— start of Material —
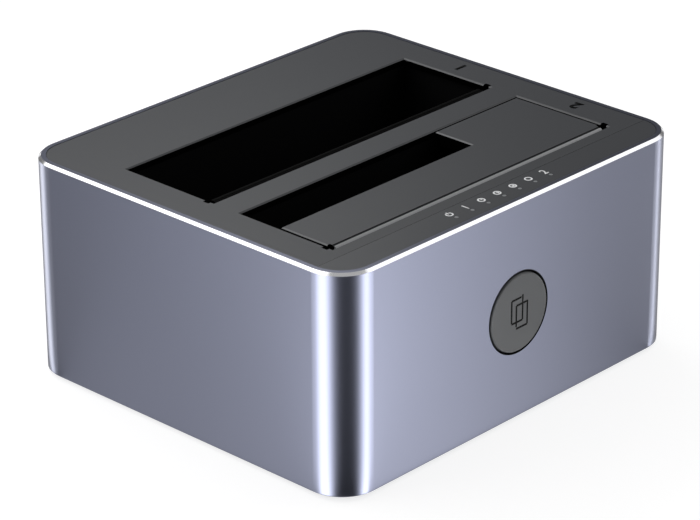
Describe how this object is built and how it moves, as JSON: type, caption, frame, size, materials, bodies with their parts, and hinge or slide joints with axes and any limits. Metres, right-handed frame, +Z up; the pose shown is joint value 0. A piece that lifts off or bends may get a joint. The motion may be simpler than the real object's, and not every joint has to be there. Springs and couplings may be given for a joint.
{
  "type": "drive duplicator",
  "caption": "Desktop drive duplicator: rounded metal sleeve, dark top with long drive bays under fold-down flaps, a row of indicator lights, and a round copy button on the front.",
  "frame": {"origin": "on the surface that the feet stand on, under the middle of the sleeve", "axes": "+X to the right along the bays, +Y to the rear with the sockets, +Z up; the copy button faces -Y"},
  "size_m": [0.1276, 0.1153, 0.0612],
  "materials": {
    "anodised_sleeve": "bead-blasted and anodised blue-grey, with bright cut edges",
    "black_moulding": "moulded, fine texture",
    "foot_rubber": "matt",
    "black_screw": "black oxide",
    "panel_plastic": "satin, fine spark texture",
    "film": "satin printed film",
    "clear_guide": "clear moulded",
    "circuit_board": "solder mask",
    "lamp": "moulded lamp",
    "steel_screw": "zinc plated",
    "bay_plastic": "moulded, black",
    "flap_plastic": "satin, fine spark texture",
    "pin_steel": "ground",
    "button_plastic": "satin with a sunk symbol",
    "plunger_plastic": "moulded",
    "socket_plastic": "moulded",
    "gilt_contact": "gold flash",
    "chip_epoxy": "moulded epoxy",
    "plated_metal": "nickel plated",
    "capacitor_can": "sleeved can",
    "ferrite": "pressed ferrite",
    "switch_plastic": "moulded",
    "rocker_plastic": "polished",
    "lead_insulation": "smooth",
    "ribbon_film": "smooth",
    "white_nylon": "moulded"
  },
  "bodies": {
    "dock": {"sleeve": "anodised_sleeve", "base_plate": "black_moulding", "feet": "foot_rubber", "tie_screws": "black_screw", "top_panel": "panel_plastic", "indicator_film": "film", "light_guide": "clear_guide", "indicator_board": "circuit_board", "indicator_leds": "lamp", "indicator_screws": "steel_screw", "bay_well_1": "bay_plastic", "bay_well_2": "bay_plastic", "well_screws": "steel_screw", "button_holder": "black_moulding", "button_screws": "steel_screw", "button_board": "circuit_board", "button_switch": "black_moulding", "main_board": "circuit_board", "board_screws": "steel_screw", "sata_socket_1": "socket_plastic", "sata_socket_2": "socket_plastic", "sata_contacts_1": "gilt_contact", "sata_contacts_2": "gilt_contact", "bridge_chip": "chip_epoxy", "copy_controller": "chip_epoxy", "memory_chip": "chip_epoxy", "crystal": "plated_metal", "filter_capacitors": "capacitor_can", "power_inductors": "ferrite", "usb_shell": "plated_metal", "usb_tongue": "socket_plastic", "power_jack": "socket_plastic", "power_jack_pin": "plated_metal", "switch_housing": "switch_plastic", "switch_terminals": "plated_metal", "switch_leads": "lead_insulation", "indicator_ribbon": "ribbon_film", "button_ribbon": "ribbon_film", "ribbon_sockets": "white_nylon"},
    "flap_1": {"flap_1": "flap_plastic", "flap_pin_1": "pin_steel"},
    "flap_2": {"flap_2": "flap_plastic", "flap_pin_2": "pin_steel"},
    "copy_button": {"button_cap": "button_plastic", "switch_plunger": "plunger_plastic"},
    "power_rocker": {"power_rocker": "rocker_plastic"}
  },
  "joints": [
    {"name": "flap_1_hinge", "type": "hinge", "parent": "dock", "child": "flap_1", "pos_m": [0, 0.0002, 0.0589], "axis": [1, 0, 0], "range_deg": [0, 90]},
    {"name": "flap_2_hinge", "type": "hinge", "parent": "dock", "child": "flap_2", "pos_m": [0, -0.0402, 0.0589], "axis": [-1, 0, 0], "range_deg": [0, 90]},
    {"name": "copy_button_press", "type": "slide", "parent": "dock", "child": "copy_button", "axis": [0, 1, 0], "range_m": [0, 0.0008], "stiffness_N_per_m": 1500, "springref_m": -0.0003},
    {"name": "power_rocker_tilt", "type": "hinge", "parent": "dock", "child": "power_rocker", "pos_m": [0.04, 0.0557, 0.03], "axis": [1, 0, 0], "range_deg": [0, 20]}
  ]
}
— end of Material —
> [Task to carry out] Write out the whole listing again, exactly as it stands.

> [Finished exercise]
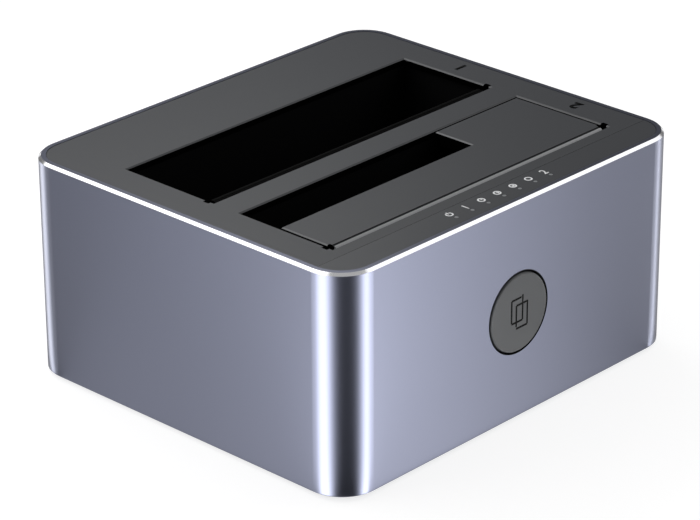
Describe how this object is built and how it moves, as JSON: type, caption, frame, size, materials, bodies with their parts, and hinge or slide joints with axes and any limits. Metres, right-handed frame, +Z up; the pose shown is joint value 0. A piece that lifts off or bends may get a joint. The motion may be simpler than the real object's, and not every joint has to be there. Springs and couplings may be given for a joint.
{
  "type": "drive duplicator",
  "caption": "Desktop drive duplicator: rounded metal sleeve, dark top with long drive bays under fold-down flaps, a row of indicator lights, and a round copy button on the front.",
  "frame": {"origin": "on the surface that the feet stand on, under the middle of the sleeve", "axes": "+X to the right along the bays, +Y to the rear with the sockets, +Z up; the copy button faces -Y"},
  "size_m": [0.1276, 0.1153, 0.0612],
  "materials": {
    "anodised_sleeve": "bead-blasted and anodised blue-grey, with bright cut edges",
    "black_moulding": "moulded, fine texture",
    "foot_rubber": "matt",
    "black_screw": "black oxide",
    "panel_plastic": "satin, fine spark texture",
    "film": "satin printed film",
    "clear_guide": "clear moulded",
    "circuit_board": "solder mask",
    "lamp": "moulded lamp",
    "steel_screw": "zinc plated",
    "bay_plastic": "moulded, black",
    "flap_plastic": "satin, fine spark texture",
    "pin_steel": "ground",
    "button_plastic": "satin with a sunk symbol",
    "plunger_plastic": "moulded",
    "socket_plastic": "moulded",
    "gilt_contact": "gold flash",
    "chip_epoxy": "moulded epoxy",
    "plated_metal": "nickel plated",
    "capacitor_can": "sleeved can",
    "ferrite": "pressed ferrite",
    "switch_plastic": "moulded",
    "rocker_plastic": "polished",
    "lead_insulation": "smooth",
    "ribbon_film": "smooth",
    "white_nylon": "moulded"
  },
  "bodies": {
    "dock": {"sleeve": "anodised_sleeve", "base_plate": "black_moulding", "feet": "foot_rubber", "tie_screws": "black_screw", "top_panel": "panel_plastic", "indicator_film": "film", "light_guide": "clear_guide", "indicator_board": "circuit_board", "indicator_leds": "lamp", "indicator_screws": "steel_screw", "bay_well_1": "bay_plastic", "bay_well_2": "bay_plastic", "well_screws": "steel_screw", "button_holder": "black_moulding", "button_screws": "steel_screw", "button_board": "circuit_board", "button_switch": "black_moulding", "main_board": "circuit_board", "board_screws": "steel_screw", "sata_socket_1": "socket_plastic", "sata_socket_2": "socket_plastic", "sata_contacts_1": "gilt_contact", "sata_contacts_2": "gilt_contact", "bridge_chip": "chip_epoxy", "copy_controller": "chip_epoxy", "memory_chip": "chip_epoxy", "crystal": "plated_metal", "filter_capacitors": "capacitor_can", "power_inductors": "ferrite", "usb_shell": "plated_metal", "usb_tongue": "socket_plastic", "power_jack": "socket_plastic", "power_jack_pin": "plated_metal", "switch_housing": "switch_plastic", "switch_terminals": "plated_metal", "switch_leads": "lead_insulation", "indicator_ribbon": "ribbon_film", "button_ribbon": "ribbon_film", "ribbon_sockets": "white_nylon"},
    "flap_1": {"flap_1": "flap_plastic", "flap_pin_1": "pin_steel"},
    "flap_2": {"flap_2": "flap_plastic", "flap_pin_2": "pin_steel"},
    "copy_button": {"button_cap": "button_plastic", "switch_plunger": "plunger_plastic"},
    "power_rocker": {"power_rocker": "rocker_plastic"}
  },
  "joints": [
    {"name": "flap_1_hinge", "type": "hinge", "parent": "dock", "child": "flap_1", "pos_m": [0, 0.0002, 0.0589], "axis": [1, 0, 0], "range_deg": [0, 90]},
    {"name": "flap_2_hinge", "type": "hinge", "parent": "dock", "child": "flap_2", "pos_m": [0, -0.0402, 0.0589], "axis": [-1, 0, 0], "range_deg": [0, 90]},
    {"name": "copy_button_press", "type": "slide", "parent": "dock", "child": "copy_button", "axis": [0, 1, 0], "range_m": [0, 0.0008], "stiffness_N_per_m": 1500, "springref_m": -0.0003},
    {"name": "power_rocker_tilt", "type": "hinge", "parent": "dock", "child": "power_rocker", "pos_m": [0.04, 0.0557, 0.03], "axis": [1, 0, 0], "range_deg": [0, 20]}
  ]
}